Whatever the case, it's a good bet that masses of people in poor countries
will never have the opportunity to drive petrol-fueled motorcars. By the
time they have the money to buy them, insufficient oil remains to fuel those
cars with petrol at an affordable price.

As regards OPEC, while the total world output of oil in physical terms is
estimated to have trebled since 1974, in those thirty years OPEC's share of
the world oil market declined from half in 1974 to about 38% at the present,
and continues to decline. At the same time, while oil supplied one half of
the world's total primary energy demand in 1974, today it is below 40
percent.

That is just to say, that oil supply is becoming relatively less important
in aggregate as an energy source, even although world oil output has
increased gigantically in physical terms, and that, in addition, the actual
share of OPEC countries in that oil supply is substantially reduced. This
just reduces OPEC's very ability to be a "price setter", quite apart from
political factors and larger strategic oil stocks.

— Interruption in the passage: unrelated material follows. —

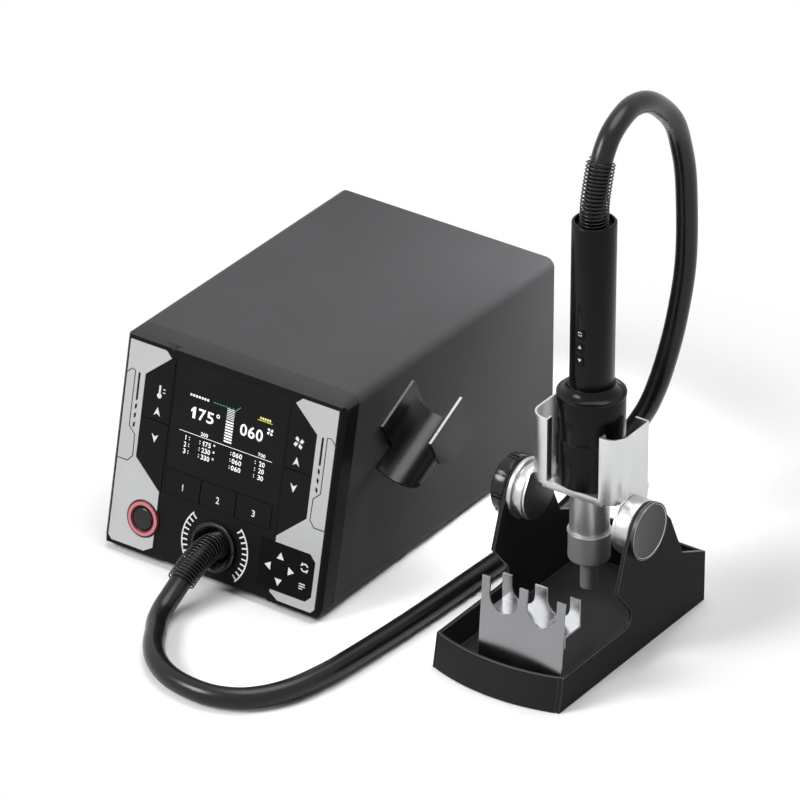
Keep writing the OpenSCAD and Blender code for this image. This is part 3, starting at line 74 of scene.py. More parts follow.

Take for example gas. The share of natural gas in the world's total primary
energy use is said to have risen from less than a fifth to nearly a quarter
since 1974, and continues to rise. US domestic natural gas production for
example is expected to increase by over a third in the next twenty years,
when natural gas would generate nearly a third of all US electric power,
versus less than a sixth today (but mainly US gas is substituting for US
coal, not petrol; it's cars that burn up most of the oil products).

The United States still has very large reserves of (both known and
undiscovered) natural gas and oil deposits in the ground, but really
conditions in the world energy market determine whether those resources are
explored and
developed. Petroleum exploration in the US itself just happens to cost more
than in places like Africa, Asia, South America and the Middle East, and in
these places deposit finds are larger than in the US, while fewer bores need
to be drilled to identify and extract the deposits.

Oil companies just focus on exploiting reserves in regions where energy can
be produced most profitably, at a given price structure. Although this may
mean increased dependence on imported fuels, their own relative production
costs are lowered against cartellised prices for oil, making possible
surplus-profits of various kinds.

The US itself supposed to produce about a tenth of world oil output, but
consumes nearly a quarter of that output, thus, the US imports over half of
oil consumed there. Those imports could be reduced by greater local oil
exploitation or alternative energy sources, but if this isn't happening,
it's mainly just a matter of relative prices
and costs in a capitalist market.

That is just to say, that I think energy policy is nowadays not determined
primarily by technicalities of extraction, scarcity and location factors,
but just by the actual price and market structure of various energy types,
and relative profitability considerations, as related to an actual
consumption pattern. These define whether extraction, scarcity and location
factors make an oil supply "economic". To use a non-renewable resource is
not necessarily irrational, the irrationality if anything must be in the way
that the resource is distributed by a specific system of prices.

"Oil imperialism" then seems to be essentially about influencing oil rents,
and about securing guaranteed supplies, because of the ability of oil price
fluctuations to strongly influence (1) the cost structure of industrial
production as a vital input, and (2) relative strengths of currencies, thus
affecting economic growth (hence the trend to form "strategic oil stocks" to
buffer price fluctuations or supply bottlenecks, something which is
currently a high priority in China). This gives rise to a new branch of
speculation in future oil prices.

If estimates of total real world oil deposits vary by as much as 50% in
size, and if oil exploitation is highly sensitive to price levels, then all
we can really say is that we don't truly know how much oil there is, when
exactly it
would "run out", and what it would cost to extract deposits hitherto
considered uneconomic.  In that case, as Jim Devine said, the problem of
pollution created by burning more and more petrochemicals is a probably much
more important and immediate problem to be concerned about, i.e. air
quality.

Just how one would arrive at an adequate Marxian analysis of price formation
in petrochemical production is not a problem I've had time to work on, sorry
to say. All I can say about it is, that I'm a bit skeptical of the analyses
I have read about it in the past (though the theory of absolute and
differential mining rents was never my strongest point).

After I wrote these notes  the other day, I read in the Dutch press of the
8th about some irregularities having been discovered in the reporting of
Shell's own oil stocks in previous years... funny coincidence.